My favorite thing that anyone ever said about Fantasia comes from the great American film critic Otis Ferguson: "Dull as it is towards the end, ridiculous as it is in the bend of the knee before Art, and taking one thing with another, it is one of the strange and beautiful things that have happened in the world." This captures it all, I think. Ferguson understood that Fantasia is far from pristine, and far from a total failure. It's a reckless masterpiece, a foolhardy, expensive gamble that failed (at least until the 1960s, when the film found new popularity as a head trip for hippies and finally turned a profit). It showed Disney's delusions of grandeur, with the emphasis on delusions. It doesn't do -- can't do -- anything it set out to do (i.e. to make classical music more accessible to children, etc.), but it's his most personal and grandest vision. Watching the movie again proves that, of course, it's not a chore. It's a pleasure.

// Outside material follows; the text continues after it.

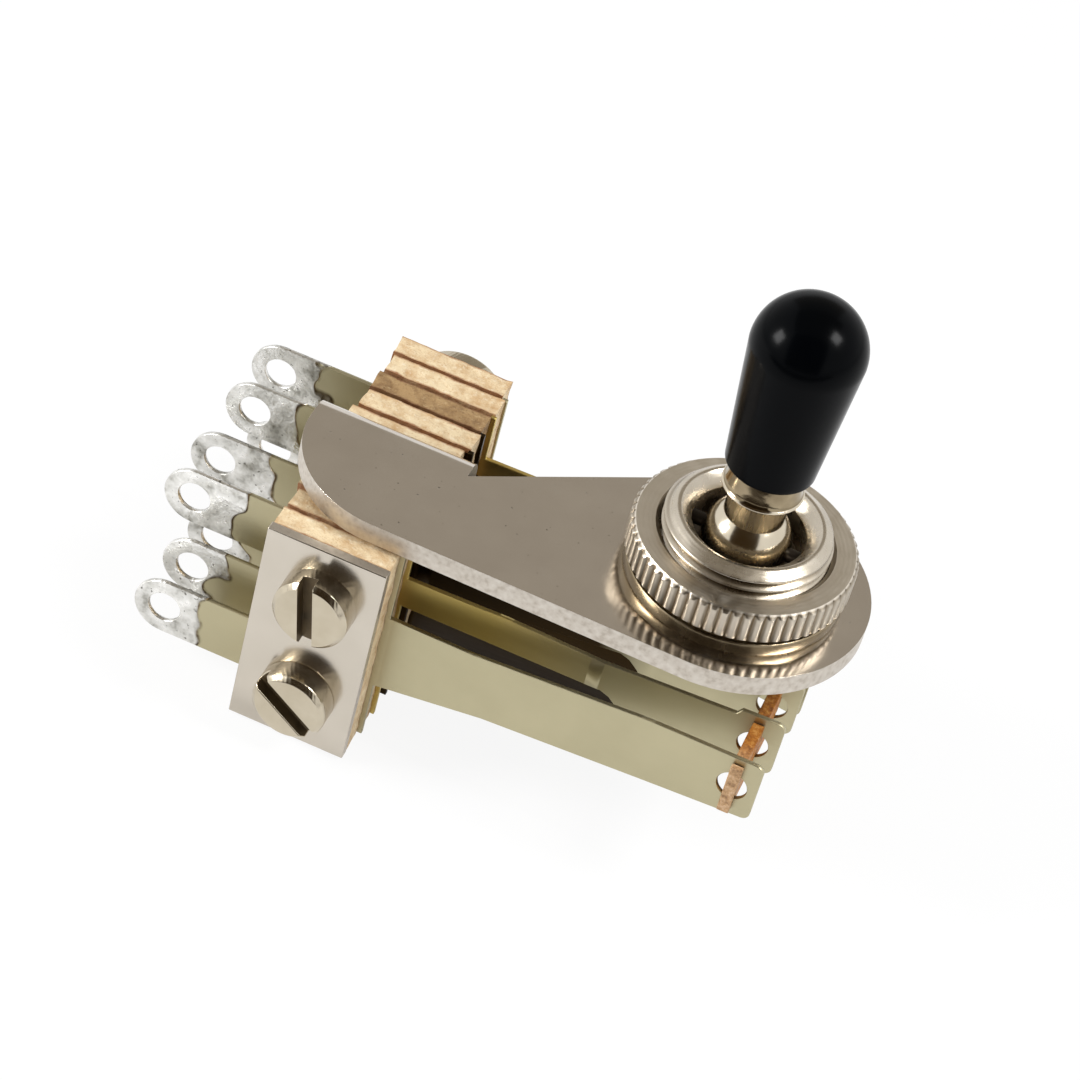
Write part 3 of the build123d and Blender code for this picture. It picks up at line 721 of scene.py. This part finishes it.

For 2010 -- the film's 70th anniversary -- Disney has released an amazing four-disc set. Fantasia comes on both a Blu-Ray disc and a DVD, with three commentary tracks. The set also includes the sequel, Fantasia/2000 (1999), also on Blu-Ray and DVD. Extras include the amazing 2003 short film Destino, which was based on an abandoned collaboration between Disney and Salvador Dali.